— Begin —
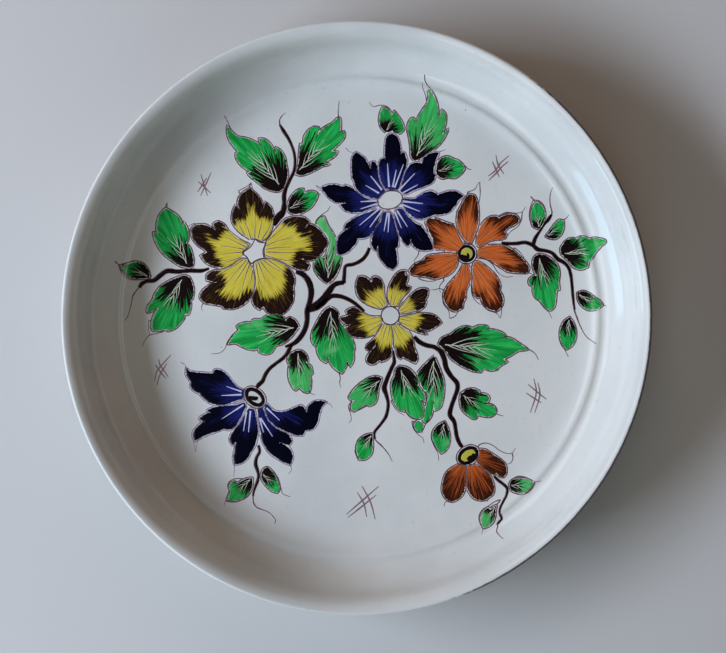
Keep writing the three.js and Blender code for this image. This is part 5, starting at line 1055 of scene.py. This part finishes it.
def thrown_body():
    """The clay and its three coats of glaze, all turned about the same axis."""
    face_line = smooth([*FACE, *LIP], 1.0)
    back_line = smooth([LIP[-1], *BACK], 2.0)
    face = lathe(skin(face_line))
    mark_lip_shade(face)
    face.piece("dish_glaze", GLAZE_SKIN, "grey_glaze", "face_glaze", smooth_angle=60)
    back = lathe(skin(back_line))
    mark_lip_shade(back)
    back.piece("outer_glaze", GLAZE_SKIN, "grey_glaze", "back_glaze", smooth_angle=60)
    well = lathe([(0, FOOT_TOP - GLAZE), (78.8, FOOT_TOP - GLAZE), (79.7, FOOT_TOP - 0.35),
                  (80, FOOT_TOP - 0.02), (0, FOOT_TOP - 0.02)])
    well.values["lip"] = [0.0] * len(well.points)
    well.piece("recess_glaze", GLAZE_SKIN, "grey_glaze", "well_glaze", smooth_angle=60)
    core = inset(face_line, GLAZE) + inset(back_line, GLAZE)
    clay = lathe([(p.x, FLOOR + p.y) for p in core + [Vector(p) for p in FOOT]] + [(0, FOOT_TOP)])
    clay.piece("clay_body_and_foot", CLAY, "bare_clay", "clay_body", smooth_angle=50)


# ---------------------------------------------------------------- the painting

FLOWERS = {
    "yellow_bloom": (YELLOW_BLOOM, "yellow", "yellow_enamel"),
    "blue_bloom": (BLUE_BLOOM, "navy", "navy_enamel"),
    "orange_bloom": (ORANGE_BLOOM, "orange", "orange_enamel"),
    "yellow_posy": (YELLOW_POSY, "yellow", "yellow_enamel"),
    "blue_bell": (BLUE_BELL, "navy", "navy_enamel"),
    "orange_bell": (ORANGE_BELL, "orange", "orange_enamel"),
}
PETALS = {name: [outline_of(runs) for runs in table] for name, (table, _, _) in FLOWERS.items()}
BLADES = {name: outline_of(runs) for name, runs in LEAVES.items()}


def other_fills(own):
    """Every point on the outline of another petal or leaf."""
    outlines = [*BLADES.values(), *(outline for petals in PETALS.values() for outline in petals)]
    return tree_of([point for outline in outlines if outline is not own for point in outline])


# The bare gap that a fill leaves for the line beside it, and the most that it is brushed out.
GAP_BETWEEN = 0.5
SWELL = 0.22


def swollen(outline, others):
    """A fill brushed out a little, but never closer to its neighbours than a scratched line."""
    grown = []
    for point, normal in zip(outline, normals_of(outline)):
        room = away(others, point) - GAP_BETWEEN
        grown.append(point + normal * min(max(room / 2, 0), SWELL))
    return grown


def brush_out():
    """Swells every fill against the outlines as first laid out."""
    petals = {name: [swollen(outline, other_fills(outline)) for outline in outlines]
              for name, outlines in PETALS.items()}
    blades = {name: swollen(outline, other_fills(outline)) for name, outline in BLADES.items()}
    PETALS.update(petals)
    BLADES.update(blades)


def centre_of(heart):
    return Vector(heart[:2])


def middle_angle(points, origin):
    """The direction from the origin to the mean of the points."""
    mean = sum(((point - origin).normalized() for point in points), Vector((0, 0)))
    return math.atan2(mean.y, mean.x)


def turn_from(arm, angle):
    """How far an arm is turned from an angle, from minus pi to pi."""
    return math.remainder(math.atan2(arm.y, arm.x) - angle, 2 * math.pi)


# How far out along a petal its end begins, and how deep the dark paint comes in from that end.
FAR_SHARE = {
    "yellow_bloom": 0.6, "blue_bloom": 0.62, "orange_bloom": 0.62,
    "yellow_posy": 0.68, "blue_bell": 0.56, "orange_bell": 0.6,
}
END_SHARE = 0.5
TIP_DEPTH = {"orange_bell": 2.0, "blue_bell": 1.5, "blue_bloom": 1.15}


def paint_flower(name):
    """All the petals of one flower, with the distances that their streaks and dark tips follow."""
    table, paint, slot = FLOWERS[name]
    origin = centre_of(HEARTS[name])
    depth = TIP_DEPTH.get(name, 1)
    sheet = Sheet()
    for k, outline in enumerate(PETALS[name]):
        angle = middle_angle(outline, origin)
        spans = [(point - origin).length for point in outline]
        longest = max(spans)
        far = min(spans) + FAR_SHARE[name] * (longest - min(spans))
        rim_tree = tree_of([point for point, span in zip(outline, spans) if span > far])

        def measure(spot, arm):
            tip = min(away(rim_tree, spot), (longest - arm.length) * END_SHARE) / depth
            return {"rad": arm.length, "fan": turn_from(arm, angle), "tip": tip}

        fill(sheet, outline, origin, 3.1 * k + len(name), measure)
    sheet.piece(name + "_petals", PETAL_PAINT[paint], slot, name)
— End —
*Prompt*. Please write out exactly the lines from the start of the data through the line that contains "SWELL = 0.22", both ends included, and nothing else.

*Output*.
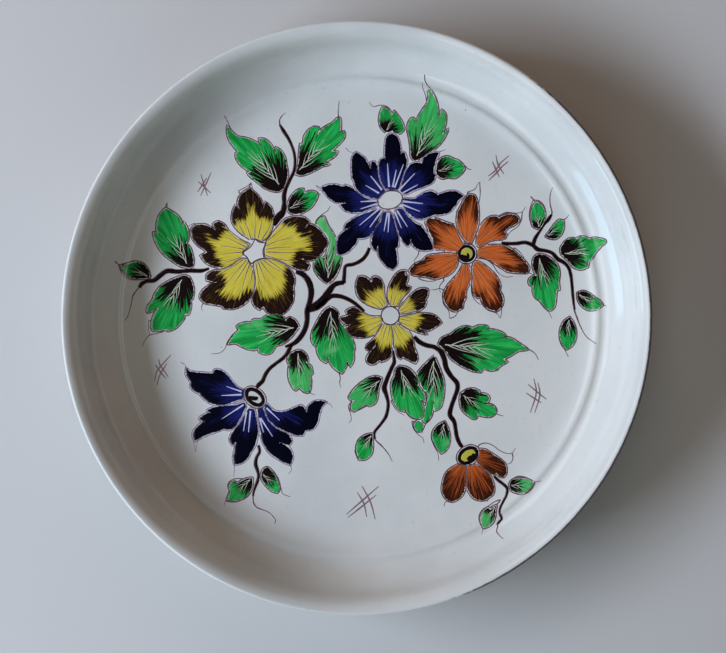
Keep writing the three.js and Blender code for this image. This is part 5, starting at line 1055 of scene.py. This part finishes it.
def thrown_body():
    """The clay and its three coats of glaze, all turned about the same axis."""
    face_line = smooth([*FACE, *LIP], 1.0)
    back_line = smooth([LIP[-1], *BACK], 2.0)
    face = lathe(skin(face_line))
    mark_lip_shade(face)
    face.piece("dish_glaze", GLAZE_SKIN, "grey_glaze", "face_glaze", smooth_angle=60)
    back = lathe(skin(back_line))
    mark_lip_shade(back)
    back.piece("outer_glaze", GLAZE_SKIN, "grey_glaze", "back_glaze", smooth_angle=60)
    well = lathe([(0, FOOT_TOP - GLAZE), (78.8, FOOT_TOP - GLAZE), (79.7, FOOT_TOP - 0.35),
                  (80, FOOT_TOP - 0.02), (0, FOOT_TOP - 0.02)])
    well.values["lip"] = [0.0] * len(well.points)
    well.piece("recess_glaze", GLAZE_SKIN, "grey_glaze", "well_glaze", smooth_angle=60)
    core = inset(face_line, GLAZE) + inset(back_line, GLAZE)
    clay = lathe([(p.x, FLOOR + p.y) for p in core + [Vector(p) for p in FOOT]] + [(0, FOOT_TOP)])
    clay.piece("clay_body_and_foot", CLAY, "bare_clay", "clay_body", smooth_angle=50)


# ---------------------------------------------------------------- the painting

FLOWERS = {
    "yellow_bloom": (YELLOW_BLOOM, "yellow", "yellow_enamel"),
    "blue_bloom": (BLUE_BLOOM, "navy", "navy_enamel"),
    "orange_bloom": (ORANGE_BLOOM, "orange", "orange_enamel"),
    "yellow_posy": (YELLOW_POSY, "yellow", "yellow_enamel"),
    "blue_bell": (BLUE_BELL, "navy", "navy_enamel"),
    "orange_bell": (ORANGE_BELL, "orange", "orange_enamel"),
}
PETALS = {name: [outline_of(runs) for runs in table] for name, (table, _, _) in FLOWERS.items()}
BLADES = {name: outline_of(runs) for name, runs in LEAVES.items()}


def other_fills(own):
    """Every point on the outline of another petal or leaf."""
    outlines = [*BLADES.values(), *(outline for petals in PETALS.values() for outline in petals)]
    return tree_of([point for outline in outlines if outline is not own for point in outline])


# The bare gap that a fill leaves for the line beside it, and the most that it is brushed out.
GAP_BETWEEN = 0.5
SWELL = 0.22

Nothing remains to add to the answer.